Start of EXCERPTED RECORDS
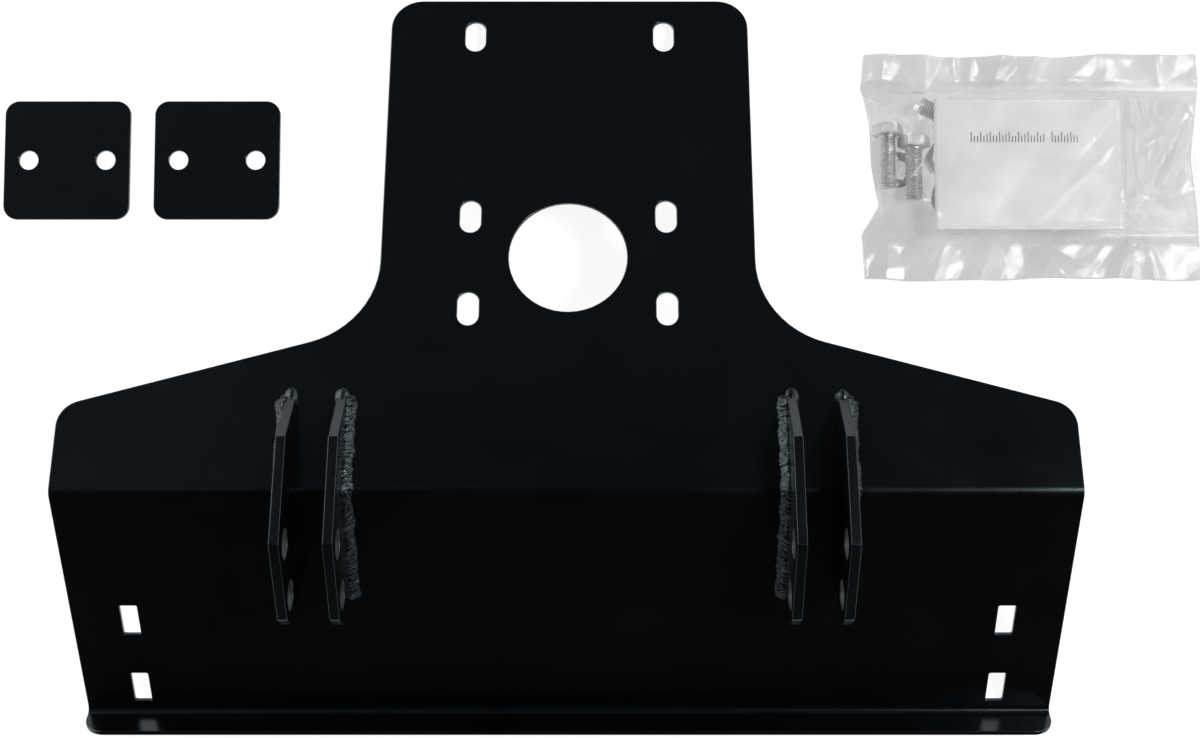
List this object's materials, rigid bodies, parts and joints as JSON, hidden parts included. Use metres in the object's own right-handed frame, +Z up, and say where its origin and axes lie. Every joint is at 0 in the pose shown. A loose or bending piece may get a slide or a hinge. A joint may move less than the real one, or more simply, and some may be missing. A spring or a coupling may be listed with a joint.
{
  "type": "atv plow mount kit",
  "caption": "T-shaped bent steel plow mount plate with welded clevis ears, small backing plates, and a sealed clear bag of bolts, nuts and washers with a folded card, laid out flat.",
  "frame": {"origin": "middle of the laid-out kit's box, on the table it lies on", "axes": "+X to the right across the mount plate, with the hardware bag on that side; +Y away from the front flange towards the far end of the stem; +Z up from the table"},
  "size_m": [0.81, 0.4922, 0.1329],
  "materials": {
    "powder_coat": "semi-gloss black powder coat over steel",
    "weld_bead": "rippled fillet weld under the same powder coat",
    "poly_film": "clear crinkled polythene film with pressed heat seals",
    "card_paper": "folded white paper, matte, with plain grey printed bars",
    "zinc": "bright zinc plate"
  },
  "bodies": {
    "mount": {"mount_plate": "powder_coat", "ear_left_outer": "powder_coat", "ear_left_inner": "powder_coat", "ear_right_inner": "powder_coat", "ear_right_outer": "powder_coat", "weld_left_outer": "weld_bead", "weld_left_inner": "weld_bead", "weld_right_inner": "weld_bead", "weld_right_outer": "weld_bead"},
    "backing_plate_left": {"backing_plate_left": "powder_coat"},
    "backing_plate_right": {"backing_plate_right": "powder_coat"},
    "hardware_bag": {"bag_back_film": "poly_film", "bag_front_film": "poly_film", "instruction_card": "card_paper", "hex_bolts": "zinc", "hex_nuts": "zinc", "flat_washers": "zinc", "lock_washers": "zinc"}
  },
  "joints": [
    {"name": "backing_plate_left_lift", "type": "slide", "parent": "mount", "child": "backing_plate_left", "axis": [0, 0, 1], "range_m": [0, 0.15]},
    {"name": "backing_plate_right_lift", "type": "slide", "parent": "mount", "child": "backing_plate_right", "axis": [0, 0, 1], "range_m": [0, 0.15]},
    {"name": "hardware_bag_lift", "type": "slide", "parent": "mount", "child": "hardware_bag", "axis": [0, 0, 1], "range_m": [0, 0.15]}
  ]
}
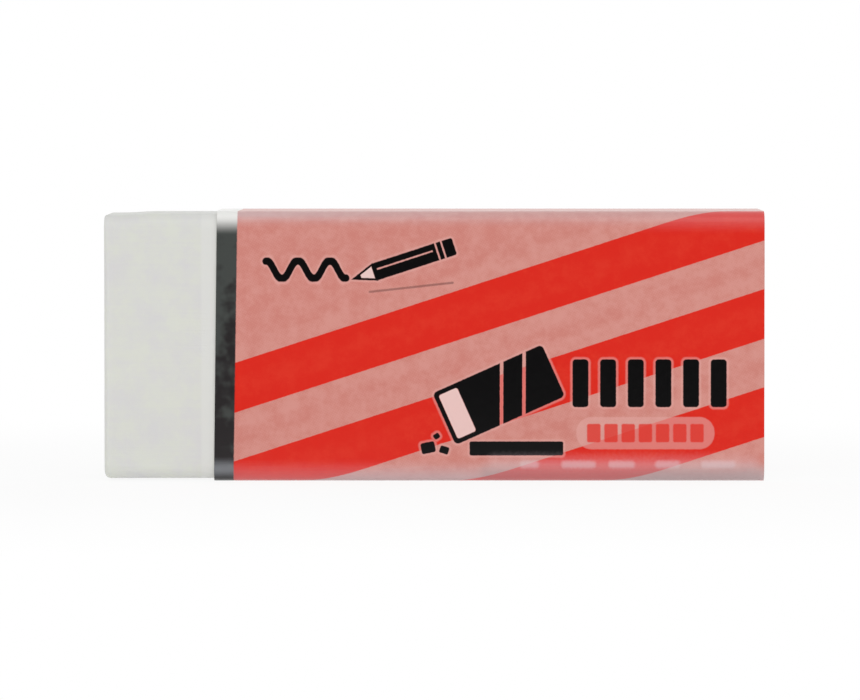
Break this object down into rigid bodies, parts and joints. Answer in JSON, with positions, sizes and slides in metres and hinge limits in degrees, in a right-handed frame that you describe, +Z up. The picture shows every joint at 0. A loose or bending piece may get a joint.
End of EXCERPTED RECORDS
**EXERCISE TASK:** Extract the complete set of records unchanged.

**REPLY:**
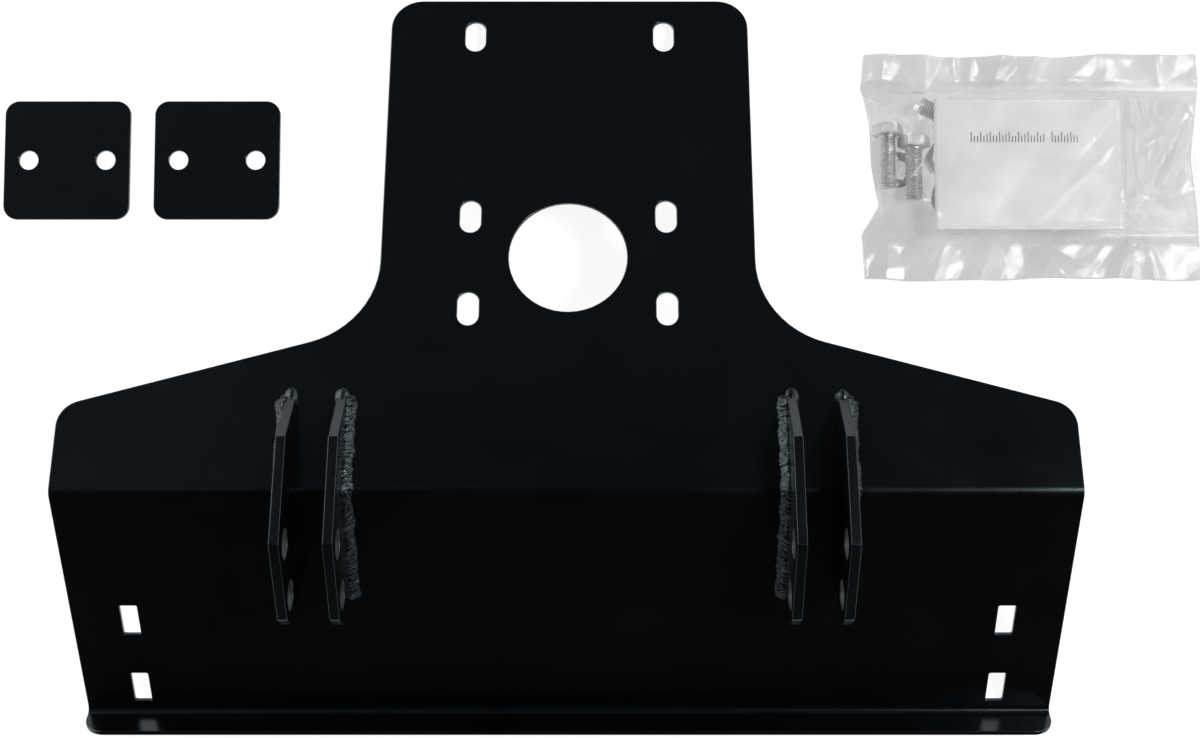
List this object's materials, rigid bodies, parts and joints as JSON, hidden parts included. Use metres in the object's own right-handed frame, +Z up, and say where its origin and axes lie. Every joint is at 0 in the pose shown. A loose or bending piece may get a slide or a hinge. A joint may move less than the real one, or more simply, and some may be missing. A spring or a coupling may be listed with a joint.
{
  "type": "atv plow mount kit",
  "caption": "T-shaped bent steel plow mount plate with welded clevis ears, small backing plates, and a sealed clear bag of bolts, nuts and washers with a folded card, laid out flat.",
  "frame": {"origin": "middle of the laid-out kit's box, on the table it lies on", "axes": "+X to the right across the mount plate, with the hardware bag on that side; +Y away from the front flange towards the far end of the stem; +Z up from the table"},
  "size_m": [0.81, 0.4922, 0.1329],
  "materials": {
    "powder_coat": "semi-gloss black powder coat over steel",
    "weld_bead": "rippled fillet weld under the same powder coat",
    "poly_film": "clear crinkled polythene film with pressed heat seals",
    "card_paper": "folded white paper, matte, with plain grey printed bars",
    "zinc": "bright zinc plate"
  },
  "bodies": {
    "mount": {"mount_plate": "powder_coat", "ear_left_outer": "powder_coat", "ear_left_inner": "powder_coat", "ear_right_inner": "powder_coat", "ear_right_outer": "powder_coat", "weld_left_outer": "weld_bead", "weld_left_inner": "weld_bead", "weld_right_inner": "weld_bead", "weld_right_outer": "weld_bead"},
    "backing_plate_left": {"backing_plate_left": "powder_coat"},
    "backing_plate_right": {"backing_plate_right": "powder_coat"},
    "hardware_bag": {"bag_back_film": "poly_film", "bag_front_film": "poly_film", "instruction_card": "card_paper", "hex_bolts": "zinc", "hex_nuts": "zinc", "flat_washers": "zinc", "lock_washers": "zinc"}
  },
  "joints": [
    {"name": "backing_plate_left_lift", "type": "slide", "parent": "mount", "child": "backing_plate_left", "axis": [0, 0, 1], "range_m": [0, 0.15]},
    {"name": "backing_plate_right_lift", "type": "slide", "parent": "mount", "child": "backing_plate_right", "axis": [0, 0, 1], "range_m": [0, 0.15]},
    {"name": "hardware_bag_lift", "type": "slide", "parent": "mount", "child": "hardware_bag", "axis": [0, 0, 1], "range_m": [0, 0.15]}
  ]
}
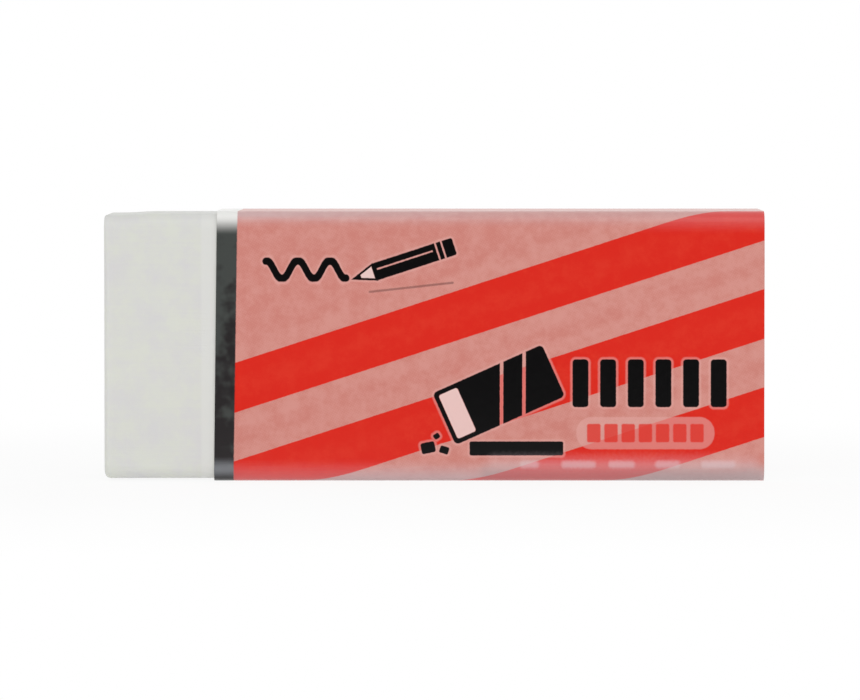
Break this object down into rigid bodies, parts and joints. Answer in JSON, with positions, sizes and slides in metres and hinge limits in degrees, in a right-handed frame that you describe, +Z up. The picture shows every joint at 0. A loose or bending piece may get a joint.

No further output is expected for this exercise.